SAUH BAGI JIWA
“Iman adalah dasar dari segala sesuatu yang kita harapkan dan bukti dari segala sesuatu yang tidak kita lihat” (Ibrani 11:1)
“Iman adalah dasar dari segala sesuatu yang kita harapkan dan bukti dari segala sesuatu yang tidak kita lihat” (Ibrani 11:1)
Kitab Ibrani pasal 11 diawali dengan definisi iman. Untuk menjelaskan hal ini, pembaca diberi sederet contoh tokoh-tokoh Alkitab yang walaupun mengalami kesusahan dan penderitaan pada berbagai waktu dan tempat yang berbeda, mereka tetap berpegang teguh pada keyakinan awalnya.
Dengan contoh-contoh tersebut, penulis bermaksud mendorong para pembaca untuk menanggalkan semua beban dan dosa yang menghalangi, dan bertanding dengan penuh ketekunan dalam perlombaan yang diwajibkan bagi kita. Sebagai contoh iman, diberikan sebuah referensi yang merupakan perintis penyempurnaan iman, yaitu Tuhan Yesus (Ibr 12:13). Hidup-Nya yang singkat di dunia ini dipenuhi dengan kesukaran jasmani dan penderitaan rohani yang kemudian berakhir di atas kayu salib untuk menanggung dosa umat manusia.
Agar orang-orang yang skeptis tidak berkata bahwa karena Yesus adalah perwujudan Tuhan sendirilah sehingga Ia dapat menanggung semua penderitaan dengan mudah, penulis dalam Ibrani 4:14-15 secara spesifik menjelaskan bahwa ketika Yesus berada di dunia ini, Ia memiliki semua kelemahan seorang manusia. Seperti seorang manusia, Ia pun dicobai, hanya saja Ia berhasil mengalahkan cobaan tersebut. Kala iman kita mulai lemah di tengah-tengah kesukaran yang kita hadapi, kita perlu mengingat contoh yang diberikan Tuhan Yesus.
Perjuangan secara fisik dan rohani-Nya jauh lebih berat daripada yang kita alami, tetapi Ia menanggung semuanya sehingga Allah meninggikan dan memuliakan Dia. Ia sungguh-sungguh menjadi inspirasi kita. Dalam perjalanan iman kita, baiklah kita selalu mengingat-Nya agar tidak menjadi lemah dan putus asa. Marilah kita meneladani perbuatan-perbuatan yang dilakukan oleh Tuhan Yesus, yang mampu membuat-Nya bertahan dalam kesukaran dan menguatkan keyakinan-Nya.

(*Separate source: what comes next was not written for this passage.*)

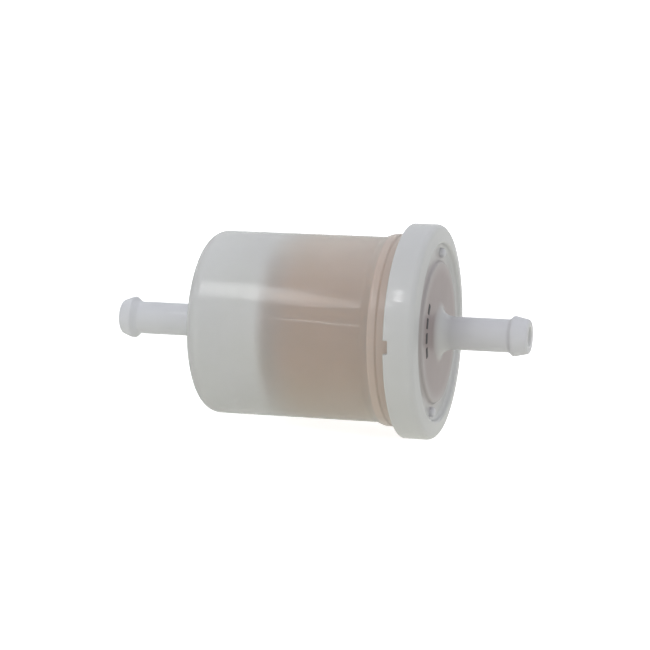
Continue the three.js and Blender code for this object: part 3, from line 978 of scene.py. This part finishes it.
world = bpy.data.worlds.new("studio")
bpy.context.scene.world = world
world.use_nodes = True
sky = world.node_tree
sky.nodes.clear()
direction = add(sky, "ShaderNodeTexCoord").outputs["Generated"]
height = add(sky, "ShaderNodeSeparateXYZ", {"Vector": direction}).outputs["Z"]
blend = add(sky, "ShaderNodeMapRange", {"Value": height, "From Min": -0.6, "From Max": 0.8})
shade = add(sky, "ShaderNodeMix", data_type="RGBA")
sky.links.new(blend.outputs["Result"], shade.inputs["Factor"])
shade.inputs["A"].default_value = WARM_BELOW
shade.inputs["B"].default_value = COOL_ABOVE
lit = add(sky, "ShaderNodeBackground", {"Color": shade.outputs["Result"], "Strength": ROOM_STRENGTH})
white = add(sky, "ShaderNodeBackground", {"Color": (1, 1, 1, 1), "Strength": 1.0})
choose = add(sky, "ShaderNodeMixShader")
sky.links.new(add(sky, "ShaderNodeLightPath").outputs["Is Camera Ray"], choose.inputs["Fac"])
sky.links.new(lit.outputs[0], choose.inputs[1])
sky.links.new(white.outputs[0], choose.inputs[2])
sky_output = add(sky, "ShaderNodeOutputWorld")
sky.links.new(choose.outputs[0], sky_output.inputs["Surface"])

# %% Lamps
LAMP_DISTANCE = 0.8


def soft_lamp(name, direction, width, height, power, lean):
    """A soft box that looks at the origin. lean turns it about that line, in degrees."""
    data = bpy.data.lights.new(name, "AREA")
    data.shape = "RECTANGLE"
    data.size = width
    data.size_y = height
    data.energy = power
    lamp = bpy.data.objects.new(name, data)
    bpy.context.scene.collection.objects.link(lamp)
    aim = Vector(direction).normalized()
    facing = aim.to_track_quat("Z", "Y").to_matrix().to_4x4()
    lean_turn = Matrix.Rotation(math.radians(lean), 4, "Z")
    lamp.matrix_world = Matrix.Translation(aim * LAMP_DISTANCE) @ facing @ lean_turn
    lamp.visible_transmission = False
    print(f"{name}: {width} x {height} m, {power} W")


soft_lamp("window", (-0.325, -0.650, 0.690), 0.085, 0.22, power=0.17, lean=17.0)
soft_lamp("window streak", (-0.309, -0.660, 0.685), 0.07, 0.36, power=0.40, lean=32.5)
soft_lamp("strip", (-0.256, -0.935, 0.220), 0.11, 0.012, power=0.033, lean=-50.0)
soft_lamp("pane", (-0.2035, -0.692, 0.692), 0.012, 0.18, power=0.12, lean=12.0)
bpy.context.scene.view_settings.view_transform = "Standard"

# %% [markdown]
# ## Hand the pieces to the frame
#
# Each new piece stands for a CAD node, which is hidden, and rides on the one body there is,
# because nothing in a welded filter moves. The ink stands for no node and only rides.

for piece, node, slot in [
    (bowl, "inlet_bowl", "bowl_nylon"),
    (cap, "outlet_cap", "cap_nylon"),
    (paper, "pleated_paper", "filter_paper"),
    (closed_plate, "closed_end_plate", "plate_nylon"),
    (open_plate, "open_end_plate", "plate_nylon"),
]:
    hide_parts(node)
    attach(piece, "root")
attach(ink, "root")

Semasa pelayanan-Nya di dunia, Tuhan Yesus mengabdikan diri sepenuhnya untuk umat manusia. Semua tindakan yang dilakukan-Nya mewujudkan kasih dan pengampunan Allah. Keempat Injil mencatat banyak kejadian Ia menolong sesama manusia sampai tidak sempat makan. Ada beberapa kejadian saat Ia sangat ingin beristirahat tetapi melihat kerumunan orang banyak yang mendekati-Nya, Ia merasa kasihan kepada mereka. Mereka mengalami kesusahan dan tidak ada yang menolong mereka. Mereka bagaikan domba yang tidak memiliki gembala yang dapat menuntun mereka. Dia telah mengorbankan waktu dan diri-Nya untuk kebutuhan umat manusia.
Sayangnya, orang-orang di sekitar-Nya, bahkan keluarga terdekat-Nya, seringkali salah mengerti akan diri-Nya. Orang-orang Farisi menuduh-Nya kerasukan setan dan keluarga-Nya meragukan kewarasan-Nya (Mrk 3:20-22). Dilema yang dihadapi Tuhan Yesus mungkin dialami juga oleh kita. Terinspirasi oleh kasih Allah dan keinginan untuk menolong sesama manusia, kita memutuskan untuk melayani Tuhan dengan sungguh-sungguh. Tetapi semangat kita seringkali disalah-artikan sebagai fanatik. Bukannya ikut bersukacita karena pertobatan kita, teman-teman kita malah menjauh. Kita bukan lagi bagian dari mereka karena kita telah melepaskan kenikmatan materi dan kehidupan dosa. Yang terburuk adalah mereka mungkin mengira kita telah dipengaruhi oleh semacam aliran kepercayaan.
Saat kita dihadapkan pada kenyataan ini, janganlah kita menjadi tawar hati. Sebaliknya, kita harus mengingat keteguhan Tuhan Yesus. Tidak pernah Ia membiarkan orang-orang di sekitar-Nya menghalangi misi-Nya. Baiklah kita merenungkan dedikasi-Nya pada pelayanan agar kita tidak menjadi lemah dan putus asa.